Figure 6. Size of NP oligomers in the presence of RNA monitored by Dynamic Light Scattering.

A - Size distribution of monomeric wt NP (5 µM) alone (black, 6.8 nm, 93%, 5.0 µ, 7%) and 1 hour (dotted blue, 13.8 nm 91%, 760 nm 9%) or 3 hours after addition of 1.8 µM RNA (16.3 nm, 100%); B- Size distribution of monomeric R361A (5 µM) alone (black, 7.8 nm, 100%) and 4 hours after addition of 1.8 µM RNA (dashed green, 9.85 nm, 75%, 279 nm, 25%) C: Comparison of the oligomerization kinetics of R361A (violet squares) and R361A-E80A-E81A (green stars) (10 µM) after addition of RNA (3 µM). Note the large difference in the final size of the protein-RNA oligomers being 10±1 nm and 16±1 nm for R361A and R361A-E80A-E81A, the latter resembling the size of oligomeric NP-RNA complexes.

Figure 7. Influence of mutations in loop 2 of NP on RNA binding and RNA-induced oligomerization.

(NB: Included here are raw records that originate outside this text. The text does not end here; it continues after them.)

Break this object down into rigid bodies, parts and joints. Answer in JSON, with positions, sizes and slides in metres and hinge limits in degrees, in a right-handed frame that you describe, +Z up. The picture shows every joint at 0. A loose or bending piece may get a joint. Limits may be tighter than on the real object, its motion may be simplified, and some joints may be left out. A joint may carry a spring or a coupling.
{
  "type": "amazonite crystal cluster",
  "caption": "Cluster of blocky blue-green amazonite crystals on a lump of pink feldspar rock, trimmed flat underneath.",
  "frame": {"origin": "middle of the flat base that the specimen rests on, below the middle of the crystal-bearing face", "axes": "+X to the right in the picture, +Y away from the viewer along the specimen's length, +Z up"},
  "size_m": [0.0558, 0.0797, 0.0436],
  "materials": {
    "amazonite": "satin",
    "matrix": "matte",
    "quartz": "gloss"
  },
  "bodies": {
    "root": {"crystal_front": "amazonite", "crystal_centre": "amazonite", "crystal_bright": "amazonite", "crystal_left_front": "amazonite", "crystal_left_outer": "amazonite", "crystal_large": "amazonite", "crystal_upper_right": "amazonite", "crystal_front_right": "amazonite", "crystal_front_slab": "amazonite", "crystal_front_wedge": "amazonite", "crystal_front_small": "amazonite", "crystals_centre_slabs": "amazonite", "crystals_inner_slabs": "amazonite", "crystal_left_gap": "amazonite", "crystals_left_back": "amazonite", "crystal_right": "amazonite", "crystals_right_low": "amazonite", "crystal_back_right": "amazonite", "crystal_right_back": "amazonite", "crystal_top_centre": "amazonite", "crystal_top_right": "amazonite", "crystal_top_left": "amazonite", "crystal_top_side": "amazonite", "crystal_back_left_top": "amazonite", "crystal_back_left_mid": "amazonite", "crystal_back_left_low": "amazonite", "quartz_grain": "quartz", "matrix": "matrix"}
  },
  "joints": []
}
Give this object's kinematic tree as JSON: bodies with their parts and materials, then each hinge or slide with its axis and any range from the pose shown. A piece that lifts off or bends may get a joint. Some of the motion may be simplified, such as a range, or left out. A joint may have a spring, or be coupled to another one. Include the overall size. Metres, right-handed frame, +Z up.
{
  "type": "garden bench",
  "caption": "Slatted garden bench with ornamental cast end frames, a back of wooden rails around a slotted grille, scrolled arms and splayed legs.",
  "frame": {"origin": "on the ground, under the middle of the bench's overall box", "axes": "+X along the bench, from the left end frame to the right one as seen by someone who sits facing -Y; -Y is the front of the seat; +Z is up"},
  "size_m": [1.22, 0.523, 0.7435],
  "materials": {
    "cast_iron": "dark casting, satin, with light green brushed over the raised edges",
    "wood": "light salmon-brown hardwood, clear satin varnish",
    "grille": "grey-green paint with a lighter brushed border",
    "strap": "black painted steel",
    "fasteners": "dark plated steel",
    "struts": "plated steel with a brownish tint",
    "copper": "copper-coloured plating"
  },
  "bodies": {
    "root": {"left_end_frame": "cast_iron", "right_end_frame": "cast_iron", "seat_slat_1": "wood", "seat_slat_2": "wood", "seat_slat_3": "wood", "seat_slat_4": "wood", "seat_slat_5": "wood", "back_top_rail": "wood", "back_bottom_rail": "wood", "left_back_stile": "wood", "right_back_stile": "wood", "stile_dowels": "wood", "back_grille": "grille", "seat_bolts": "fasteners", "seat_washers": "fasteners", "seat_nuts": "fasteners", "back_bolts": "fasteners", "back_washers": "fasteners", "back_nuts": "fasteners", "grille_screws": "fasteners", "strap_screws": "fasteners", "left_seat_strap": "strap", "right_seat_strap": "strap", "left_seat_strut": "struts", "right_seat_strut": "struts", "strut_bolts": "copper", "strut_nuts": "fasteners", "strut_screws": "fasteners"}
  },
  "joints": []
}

A: Comparison of the association to and dissociation from RNA of R361A-R204A-R208A (full triangles) and wt-R204A-R208A (open triangles); B: Comparison of the oligomerization kinetics of 10 µM proteins after addition of RNA (3 µM): wt NP (full squares), R361A (open squares), wt-R204A-R208A (open circles) and R361A-R204A-R208A (full triangles) (10 µM). The lines represent single exponential fits.